** YOUR GOAL **
Output a verbatim copy of the data, cut off after the line that contains "const NECK_SECTIONS = 12;".

## Start DATA SEGMENT

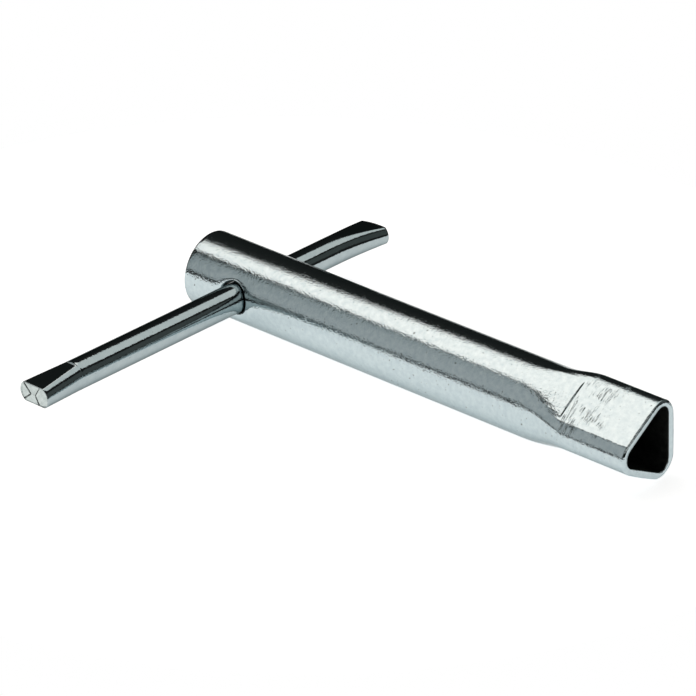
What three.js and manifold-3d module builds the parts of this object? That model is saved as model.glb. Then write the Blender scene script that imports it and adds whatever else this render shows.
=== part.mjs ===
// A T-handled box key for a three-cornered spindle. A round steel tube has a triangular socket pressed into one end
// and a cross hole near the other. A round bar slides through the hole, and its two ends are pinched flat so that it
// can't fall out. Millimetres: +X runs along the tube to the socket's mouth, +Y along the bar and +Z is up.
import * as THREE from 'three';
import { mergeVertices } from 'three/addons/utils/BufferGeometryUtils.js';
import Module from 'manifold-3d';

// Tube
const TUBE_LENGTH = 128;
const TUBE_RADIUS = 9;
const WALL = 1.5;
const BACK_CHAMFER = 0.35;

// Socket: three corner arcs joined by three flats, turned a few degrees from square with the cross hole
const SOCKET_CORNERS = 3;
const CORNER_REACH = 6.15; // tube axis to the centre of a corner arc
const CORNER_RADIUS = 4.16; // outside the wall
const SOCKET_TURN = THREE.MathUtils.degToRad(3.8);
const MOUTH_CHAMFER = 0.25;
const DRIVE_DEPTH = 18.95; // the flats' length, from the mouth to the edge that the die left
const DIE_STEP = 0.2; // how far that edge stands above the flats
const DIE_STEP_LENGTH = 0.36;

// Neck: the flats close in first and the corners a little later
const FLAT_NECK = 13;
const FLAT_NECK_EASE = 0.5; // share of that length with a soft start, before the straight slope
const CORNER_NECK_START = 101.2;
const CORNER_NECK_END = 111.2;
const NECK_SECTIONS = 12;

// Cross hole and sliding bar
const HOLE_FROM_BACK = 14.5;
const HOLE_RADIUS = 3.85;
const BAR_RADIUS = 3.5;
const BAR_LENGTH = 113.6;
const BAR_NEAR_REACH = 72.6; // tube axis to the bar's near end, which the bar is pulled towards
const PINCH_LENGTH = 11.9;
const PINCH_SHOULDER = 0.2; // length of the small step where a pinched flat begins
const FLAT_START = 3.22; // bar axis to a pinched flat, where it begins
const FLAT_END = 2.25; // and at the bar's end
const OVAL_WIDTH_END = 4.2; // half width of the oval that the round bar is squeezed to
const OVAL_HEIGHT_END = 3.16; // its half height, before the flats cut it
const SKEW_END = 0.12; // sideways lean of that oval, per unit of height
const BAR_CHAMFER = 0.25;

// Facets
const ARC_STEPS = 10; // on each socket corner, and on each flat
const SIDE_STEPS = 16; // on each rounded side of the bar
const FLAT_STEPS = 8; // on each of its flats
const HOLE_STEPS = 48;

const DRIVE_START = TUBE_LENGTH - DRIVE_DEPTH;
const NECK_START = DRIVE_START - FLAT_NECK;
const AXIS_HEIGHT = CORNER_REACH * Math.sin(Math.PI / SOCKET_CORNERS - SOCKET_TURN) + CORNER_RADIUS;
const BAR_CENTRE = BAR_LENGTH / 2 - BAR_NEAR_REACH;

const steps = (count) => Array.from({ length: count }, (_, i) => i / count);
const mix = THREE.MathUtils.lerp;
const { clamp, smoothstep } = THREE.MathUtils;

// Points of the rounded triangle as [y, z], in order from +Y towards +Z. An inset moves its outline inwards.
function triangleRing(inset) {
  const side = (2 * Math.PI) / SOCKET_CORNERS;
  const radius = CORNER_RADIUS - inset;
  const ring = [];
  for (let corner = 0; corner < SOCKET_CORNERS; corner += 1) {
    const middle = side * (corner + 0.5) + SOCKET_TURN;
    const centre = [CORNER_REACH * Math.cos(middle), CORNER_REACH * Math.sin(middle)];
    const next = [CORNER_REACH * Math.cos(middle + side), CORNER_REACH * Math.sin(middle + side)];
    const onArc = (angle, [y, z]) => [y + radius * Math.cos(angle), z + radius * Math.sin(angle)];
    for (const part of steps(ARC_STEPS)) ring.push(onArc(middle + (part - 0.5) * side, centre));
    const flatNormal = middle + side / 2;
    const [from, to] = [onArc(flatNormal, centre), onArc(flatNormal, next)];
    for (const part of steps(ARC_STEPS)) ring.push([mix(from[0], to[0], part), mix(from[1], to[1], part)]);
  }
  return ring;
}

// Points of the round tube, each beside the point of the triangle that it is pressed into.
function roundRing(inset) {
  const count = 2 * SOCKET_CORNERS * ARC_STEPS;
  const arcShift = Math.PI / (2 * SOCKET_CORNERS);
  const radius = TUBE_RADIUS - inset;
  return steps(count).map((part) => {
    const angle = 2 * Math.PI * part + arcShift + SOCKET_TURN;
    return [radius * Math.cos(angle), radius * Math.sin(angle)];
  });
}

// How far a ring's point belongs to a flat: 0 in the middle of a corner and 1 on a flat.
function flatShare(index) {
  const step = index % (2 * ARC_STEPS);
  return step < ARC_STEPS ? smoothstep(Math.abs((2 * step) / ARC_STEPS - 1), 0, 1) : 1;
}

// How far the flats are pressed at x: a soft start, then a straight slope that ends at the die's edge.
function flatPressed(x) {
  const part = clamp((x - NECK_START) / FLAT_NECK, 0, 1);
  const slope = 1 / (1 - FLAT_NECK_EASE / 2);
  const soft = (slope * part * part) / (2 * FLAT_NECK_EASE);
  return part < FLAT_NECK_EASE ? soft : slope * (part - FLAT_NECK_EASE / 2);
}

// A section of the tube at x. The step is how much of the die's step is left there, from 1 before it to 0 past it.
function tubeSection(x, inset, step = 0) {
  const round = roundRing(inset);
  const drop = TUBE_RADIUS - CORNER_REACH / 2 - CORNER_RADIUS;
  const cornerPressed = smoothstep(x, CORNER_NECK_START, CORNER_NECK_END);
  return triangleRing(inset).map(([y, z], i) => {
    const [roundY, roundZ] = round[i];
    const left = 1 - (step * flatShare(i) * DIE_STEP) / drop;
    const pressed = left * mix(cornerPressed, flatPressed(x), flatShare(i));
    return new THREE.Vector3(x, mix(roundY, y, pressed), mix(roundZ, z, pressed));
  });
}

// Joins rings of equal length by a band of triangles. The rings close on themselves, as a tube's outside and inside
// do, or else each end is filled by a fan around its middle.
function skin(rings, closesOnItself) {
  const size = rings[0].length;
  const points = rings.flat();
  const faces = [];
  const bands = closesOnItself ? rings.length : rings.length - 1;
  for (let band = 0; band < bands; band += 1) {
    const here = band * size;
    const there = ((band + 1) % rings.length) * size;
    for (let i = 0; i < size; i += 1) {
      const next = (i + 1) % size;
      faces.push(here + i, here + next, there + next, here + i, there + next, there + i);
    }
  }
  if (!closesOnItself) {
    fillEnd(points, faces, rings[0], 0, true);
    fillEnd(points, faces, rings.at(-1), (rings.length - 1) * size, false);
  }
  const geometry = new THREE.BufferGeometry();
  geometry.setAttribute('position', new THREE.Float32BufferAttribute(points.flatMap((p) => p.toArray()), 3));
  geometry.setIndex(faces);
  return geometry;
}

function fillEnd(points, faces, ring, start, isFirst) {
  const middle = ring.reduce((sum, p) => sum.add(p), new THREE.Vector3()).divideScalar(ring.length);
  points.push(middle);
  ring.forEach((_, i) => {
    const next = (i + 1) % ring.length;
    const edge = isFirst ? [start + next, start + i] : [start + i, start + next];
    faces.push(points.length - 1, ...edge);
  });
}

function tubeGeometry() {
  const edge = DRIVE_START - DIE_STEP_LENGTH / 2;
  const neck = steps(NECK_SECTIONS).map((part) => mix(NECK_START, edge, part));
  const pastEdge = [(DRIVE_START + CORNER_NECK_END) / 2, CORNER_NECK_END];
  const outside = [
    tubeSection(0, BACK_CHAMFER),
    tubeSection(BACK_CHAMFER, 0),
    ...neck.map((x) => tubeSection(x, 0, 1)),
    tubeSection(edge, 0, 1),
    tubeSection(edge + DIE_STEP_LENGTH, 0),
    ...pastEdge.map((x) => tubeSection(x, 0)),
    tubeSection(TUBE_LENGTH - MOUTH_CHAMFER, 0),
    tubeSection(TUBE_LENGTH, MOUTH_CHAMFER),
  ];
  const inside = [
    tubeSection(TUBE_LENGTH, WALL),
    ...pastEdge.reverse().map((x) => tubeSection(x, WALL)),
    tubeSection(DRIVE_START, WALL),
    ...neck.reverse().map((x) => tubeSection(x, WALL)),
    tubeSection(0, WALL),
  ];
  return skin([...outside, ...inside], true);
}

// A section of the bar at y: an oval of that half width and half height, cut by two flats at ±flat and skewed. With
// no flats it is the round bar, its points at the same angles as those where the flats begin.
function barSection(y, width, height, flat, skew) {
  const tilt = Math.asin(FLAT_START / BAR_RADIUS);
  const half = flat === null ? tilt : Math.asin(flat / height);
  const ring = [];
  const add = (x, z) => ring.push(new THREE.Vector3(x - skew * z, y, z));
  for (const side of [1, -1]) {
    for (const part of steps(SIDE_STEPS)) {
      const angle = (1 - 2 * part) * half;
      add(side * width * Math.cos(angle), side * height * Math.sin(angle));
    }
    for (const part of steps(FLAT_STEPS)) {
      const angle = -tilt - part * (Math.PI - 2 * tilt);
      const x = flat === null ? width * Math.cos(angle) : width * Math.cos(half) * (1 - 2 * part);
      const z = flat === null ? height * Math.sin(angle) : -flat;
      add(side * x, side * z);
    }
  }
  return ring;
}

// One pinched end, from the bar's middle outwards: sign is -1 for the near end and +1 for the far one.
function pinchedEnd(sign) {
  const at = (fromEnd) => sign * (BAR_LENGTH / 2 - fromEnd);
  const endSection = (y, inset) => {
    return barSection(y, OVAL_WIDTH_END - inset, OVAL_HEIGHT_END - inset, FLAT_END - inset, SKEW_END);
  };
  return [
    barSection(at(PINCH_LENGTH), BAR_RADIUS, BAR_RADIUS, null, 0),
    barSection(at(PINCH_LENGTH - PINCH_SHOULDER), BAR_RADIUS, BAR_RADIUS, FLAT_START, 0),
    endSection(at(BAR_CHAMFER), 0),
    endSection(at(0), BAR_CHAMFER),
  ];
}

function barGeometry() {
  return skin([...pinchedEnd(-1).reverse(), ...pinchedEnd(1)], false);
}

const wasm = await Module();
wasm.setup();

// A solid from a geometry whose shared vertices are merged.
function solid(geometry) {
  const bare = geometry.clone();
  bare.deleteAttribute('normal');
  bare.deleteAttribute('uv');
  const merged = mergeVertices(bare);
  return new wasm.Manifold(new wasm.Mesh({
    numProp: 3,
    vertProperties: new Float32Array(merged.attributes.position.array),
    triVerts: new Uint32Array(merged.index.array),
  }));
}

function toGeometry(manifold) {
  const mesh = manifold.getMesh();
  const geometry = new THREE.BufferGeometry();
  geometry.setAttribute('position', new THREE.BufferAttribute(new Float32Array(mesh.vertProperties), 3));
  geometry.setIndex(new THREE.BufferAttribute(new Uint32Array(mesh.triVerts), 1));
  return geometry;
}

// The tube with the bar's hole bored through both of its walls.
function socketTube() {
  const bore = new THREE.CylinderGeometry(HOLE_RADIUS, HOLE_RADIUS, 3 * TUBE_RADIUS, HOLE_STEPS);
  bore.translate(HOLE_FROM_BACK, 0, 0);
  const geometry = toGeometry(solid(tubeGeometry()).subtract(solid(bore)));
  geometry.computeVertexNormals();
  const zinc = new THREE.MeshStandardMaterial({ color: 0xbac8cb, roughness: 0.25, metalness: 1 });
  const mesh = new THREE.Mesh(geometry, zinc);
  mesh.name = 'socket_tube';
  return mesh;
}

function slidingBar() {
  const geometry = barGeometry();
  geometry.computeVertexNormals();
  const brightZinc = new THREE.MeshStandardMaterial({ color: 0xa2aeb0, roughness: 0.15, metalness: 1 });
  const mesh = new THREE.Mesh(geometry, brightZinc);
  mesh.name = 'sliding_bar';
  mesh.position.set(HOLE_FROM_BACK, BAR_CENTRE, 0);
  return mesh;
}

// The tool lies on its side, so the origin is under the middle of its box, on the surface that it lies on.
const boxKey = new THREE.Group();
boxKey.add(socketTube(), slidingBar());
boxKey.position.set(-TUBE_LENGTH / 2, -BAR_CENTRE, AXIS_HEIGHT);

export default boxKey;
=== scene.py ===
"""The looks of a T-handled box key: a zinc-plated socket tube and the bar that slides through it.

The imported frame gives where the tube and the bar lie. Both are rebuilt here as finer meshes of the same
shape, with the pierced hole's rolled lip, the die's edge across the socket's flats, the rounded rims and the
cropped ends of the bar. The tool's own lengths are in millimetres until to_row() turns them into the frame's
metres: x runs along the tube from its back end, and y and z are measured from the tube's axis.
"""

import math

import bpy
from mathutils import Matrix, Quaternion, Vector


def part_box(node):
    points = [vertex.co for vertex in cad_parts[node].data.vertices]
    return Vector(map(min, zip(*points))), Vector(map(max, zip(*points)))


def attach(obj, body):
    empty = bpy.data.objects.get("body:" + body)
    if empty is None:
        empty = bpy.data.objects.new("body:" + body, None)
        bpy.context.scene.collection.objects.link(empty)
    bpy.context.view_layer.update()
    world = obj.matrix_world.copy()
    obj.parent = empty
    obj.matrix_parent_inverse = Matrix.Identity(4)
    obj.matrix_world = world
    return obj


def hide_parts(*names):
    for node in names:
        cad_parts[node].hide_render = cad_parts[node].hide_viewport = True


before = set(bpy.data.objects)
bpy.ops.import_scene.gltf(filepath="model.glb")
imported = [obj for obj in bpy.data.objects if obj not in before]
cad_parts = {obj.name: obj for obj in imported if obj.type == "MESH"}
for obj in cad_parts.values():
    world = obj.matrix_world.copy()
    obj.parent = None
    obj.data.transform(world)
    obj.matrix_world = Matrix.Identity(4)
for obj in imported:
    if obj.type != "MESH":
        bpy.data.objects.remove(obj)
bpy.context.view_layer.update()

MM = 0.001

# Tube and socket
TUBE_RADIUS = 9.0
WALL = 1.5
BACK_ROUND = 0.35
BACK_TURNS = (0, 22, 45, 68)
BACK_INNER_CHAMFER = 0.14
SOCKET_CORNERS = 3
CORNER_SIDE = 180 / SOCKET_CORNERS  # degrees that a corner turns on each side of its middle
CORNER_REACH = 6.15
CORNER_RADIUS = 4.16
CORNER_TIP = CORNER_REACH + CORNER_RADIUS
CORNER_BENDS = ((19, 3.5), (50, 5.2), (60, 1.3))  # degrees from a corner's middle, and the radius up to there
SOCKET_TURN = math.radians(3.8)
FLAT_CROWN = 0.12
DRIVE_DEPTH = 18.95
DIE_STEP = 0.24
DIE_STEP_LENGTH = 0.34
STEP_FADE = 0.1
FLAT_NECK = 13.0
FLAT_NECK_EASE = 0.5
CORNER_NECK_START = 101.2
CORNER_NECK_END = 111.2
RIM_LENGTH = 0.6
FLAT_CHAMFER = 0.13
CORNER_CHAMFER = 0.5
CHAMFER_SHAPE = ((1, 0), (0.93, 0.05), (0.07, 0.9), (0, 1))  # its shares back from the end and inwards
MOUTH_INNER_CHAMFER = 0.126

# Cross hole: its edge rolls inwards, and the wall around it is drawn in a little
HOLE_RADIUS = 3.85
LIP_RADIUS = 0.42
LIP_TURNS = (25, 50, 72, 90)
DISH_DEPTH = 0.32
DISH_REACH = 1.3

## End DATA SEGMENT

** RESULT OF THE TASK **
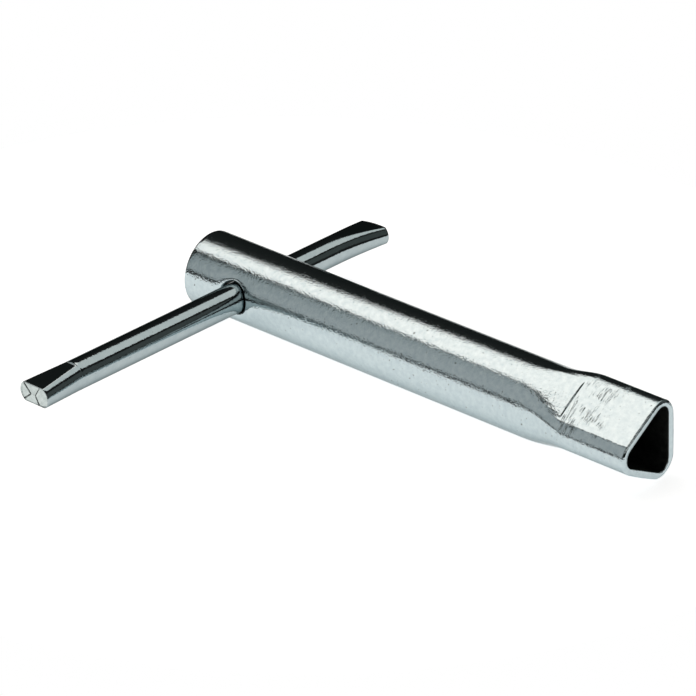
What three.js and manifold-3d module builds the parts of this object? That model is saved as model.glb. Then write the Blender scene script that imports it and adds whatever else this render shows.
=== part.mjs ===
// A T-handled box key for a three-cornered spindle. A round steel tube has a triangular socket pressed into one end
// and a cross hole near the other. A round bar slides through the hole, and its two ends are pinched flat so that it
// can't fall out. Millimetres: +X runs along the tube to the socket's mouth, +Y along the bar and +Z is up.
import * as THREE from 'three';
import { mergeVertices } from 'three/addons/utils/BufferGeometryUtils.js';
import Module from 'manifold-3d';

// Tube
const TUBE_LENGTH = 128;
const TUBE_RADIUS = 9;
const WALL = 1.5;
const BACK_CHAMFER = 0.35;

// Socket: three corner arcs joined by three flats, turned a few degrees from square with the cross hole
const SOCKET_CORNERS = 3;
const CORNER_REACH = 6.15; // tube axis to the centre of a corner arc
const CORNER_RADIUS = 4.16; // outside the wall
const SOCKET_TURN = THREE.MathUtils.degToRad(3.8);
const MOUTH_CHAMFER = 0.25;
const DRIVE_DEPTH = 18.95; // the flats' length, from the mouth to the edge that the die left
const DIE_STEP = 0.2; // how far that edge stands above the flats
const DIE_STEP_LENGTH = 0.36;

// Neck: the flats close in first and the corners a little later
const FLAT_NECK = 13;
const FLAT_NECK_EASE = 0.5; // share of that length with a soft start, before the straight slope
const CORNER_NECK_START = 101.2;
const CORNER_NECK_END = 111.2;
const NECK_SECTIONS = 12;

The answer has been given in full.